As new mappings are introduced they will need to be added for the website to be able to perform them. This will act as a tutorial on how to do so.

  • Where to add them:

    • You will find every file you need to edit to add a new mapping in /client/app/components/Mapping
  • The first thing you should do is alter the options.js to add that mapping as an option on the Mapping page.

    • options.js is essentially just a JSON file that hold what each element can be mapped to, as well as the character they are represented by in the mapping. For example, "file": {"author": "a", "blob": "b", "commit": "c"}, allows file to be mapped to author, blob, and commit.
  • After adding the option, you need to implement the API that does the mapping. In the mapping folder there are several files ending in Map.js (ex. FileMap.js) that implements the each mapping for that type.

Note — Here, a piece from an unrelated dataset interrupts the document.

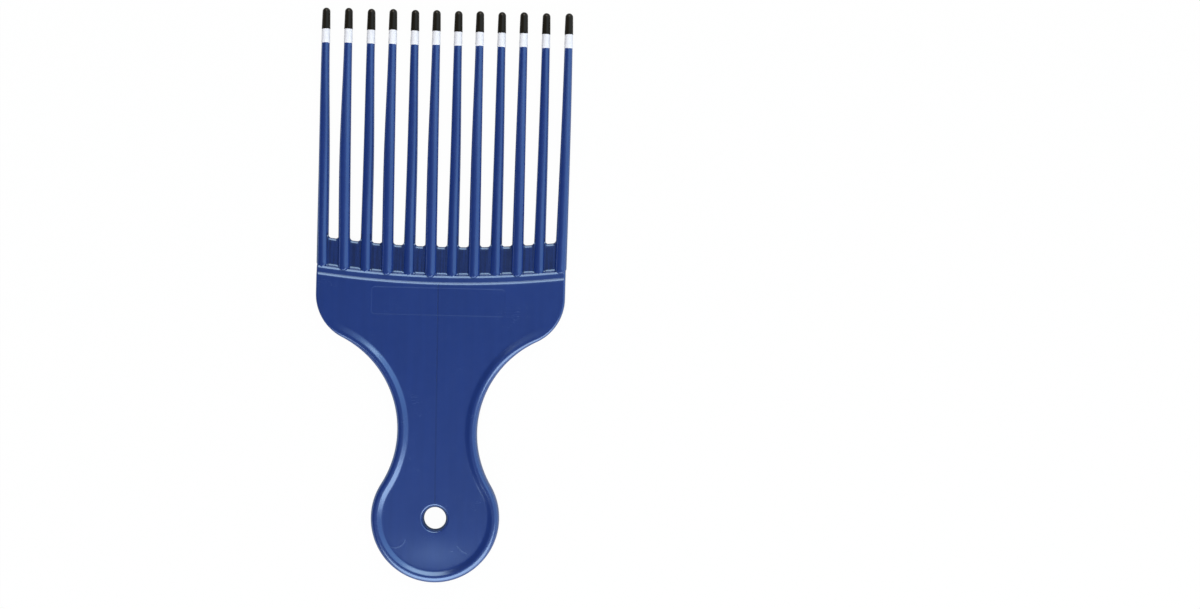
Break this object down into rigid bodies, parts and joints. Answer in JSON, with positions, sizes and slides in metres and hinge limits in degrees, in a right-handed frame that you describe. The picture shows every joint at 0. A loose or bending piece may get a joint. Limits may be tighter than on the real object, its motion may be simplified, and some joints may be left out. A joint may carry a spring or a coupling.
{
  "type": "afro pick comb",
  "caption": "One-piece moulded wide-tooth hair pick with a rimmed, waisted handle, a hanging hole in its round end and two-coat dipped tooth tips.",
  "frame": {"origin": "under the middle of the whole comb, on the surface that it lies on, back face down", "axes": "+X across the comb, +Y along the comb from the handle to the tooth tips, +Z out of the front face"},
  "size_m": [0.0726, 0.165, 0.005],
  "materials": {
    "blue_plastic": "gloss, as moulded",
    "white_coat": "satin dip coat",
    "black_coat": "gloss dip coat"
  },
  "bodies": {
    "root": {"comb_body": "blue_plastic", "tooth_01": "blue_plastic", "tooth_02": "blue_plastic", "tooth_03": "blue_plastic", "tooth_04": "blue_plastic", "tooth_05": "blue_plastic", "tooth_06": "blue_plastic", "tooth_07": "blue_plastic", "tooth_08": "blue_plastic", "tooth_09": "blue_plastic", "tooth_10": "blue_plastic", "tooth_11": "blue_plastic", "tooth_12": "blue_plastic", "white_band_01": "white_coat", "white_band_02": "white_coat", "white_band_03": "white_coat", "white_band_04": "white_coat", "white_band_05": "white_coat", "white_band_06": "white_coat", "white_band_07": "white_coat", "white_band_08": "white_coat", "white_band_09": "white_coat", "white_band_10": "white_coat", "white_band_11": "white_coat", "white_band_12": "white_coat", "black_tip_01": "black_coat", "black_tip_02": "black_coat", "black_tip_03": "black_coat", "black_tip_04": "black_coat", "black_tip_05": "black_coat", "black_tip_06": "black_coat", "black_tip_07": "black_coat", "black_tip_08": "black_coat", "black_tip_09": "black_coat", "black_tip_10": "black_coat", "black_tip_11": "black_coat", "black_tip_12": "black_coat"}
  },
  "joints": []
}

    • Each Map.js file gets a type as a prop that is in the format from2to (ex. Commit to Blob would pass "c2b" to CommitMap.js). Each Map.js file has a function call select_map which determines which mapping to perform. To add a new mapping, you need to define the API for that mapping, and then have it called by select_map when that type is passed to it.

Hypothetical example:

Let's say that I added a new mapping that is File to Project and I need to add it to the website

  • The first thing I would do is add "project": "p" to file in options.js so that project is now an option for file ( File would now look like: "file": {"author": "a", "blob": "b", "commit": "c", "project": "p"}).
  • Next I would locate FileMap.js and add a new function called function f2p(data, buttonClicked) and implement the API to execute that mapping. Then all you need to do is add a statement under select_map to called that function when that mapping is executed.

WebAPI (WIP)

The webAPI allows you to perform lookup commands that would normally only be able to be used on the da servers. This is done by using an HTTP request with CURL. The webAPI has the potential to extend the accessability of the WoC database substantially. Currently it supports two lookup scripts: showCnt and getValues. Each of these scripts can be found under the path worldofcode.org/webAPI/{scriptname}

  • Required fields for each script
    • showCnt has two required fields: sha1 and type
    • getValues has two required fields: sha1 (going to be changed since getValues can take more than just a sha1) and mapping
  • Each script also has an optional field for formatting. This field is specified by the keyword format. If format is not specified or blank it will return the default output of the script.
    • json returns an indexed json object
    • pretty returns a formatted string
  • How to use the webAPI
    • Example for the equivalent of the command echo 009d7b6da9c4419fe96ffd1fffb2ee61fa61532a | ~/lookup/showCnt commit
      • curl "http://worldofcode.org/webAPI/showCnt?sha1=009d7b6da9c4419fe96ffd1fffb2ee61fa61532a&type=commit"

Future Features for the webAPI

  • Extend formatting options to all query types
  • Limit data that can be returned by each script so that it won't bog down the server
  • Limit the amount of requests unauthorized users can make for the same reason above
  • Allow greater request limits for those with authorized access
  • Extend the amount scripts that can be executed
  • Make the perl scripts utilize the webAPI when executed outside of the da servers

External Scripts

  • check_updates.py - checks for any updates to a user (including new users) and generates their profile by calling sdpg.perl
  • sdpg.perl (single developer profile generator) - generates the user profile (main driver for everything)
  • Both can be found at /home/akarnauc/DRE_Externals
  • Ideally, have check_updates.py always running in a tmux session

Areas of Work

Website

  • Adding "Forgot Password/Reset Password" functionality (requires both front-end and backend)
  • http://worldofcode.org/select not working as expected. Viewing console outputs Warning: componentWillMount has been renamed, and is not recommended for use.. Need to re-factor frontend based on recommendations by the console.
  • http://worldofcode.org/upload is purely front-end with no backend capabilities. Work on actually uploading the file, and more importantly, tying the uploaded file with the disambig. algorithm.

Measures

  • Go through sdpg.perl and identify calculations that are already made/stored elsewhere. Update sdpg.perl to use these calculations.
  • Go through sdpg.perl and improve some of the measures. For example, only count collaborators for a developer if they have modified the same file instead of counting them if they both committed to the same project.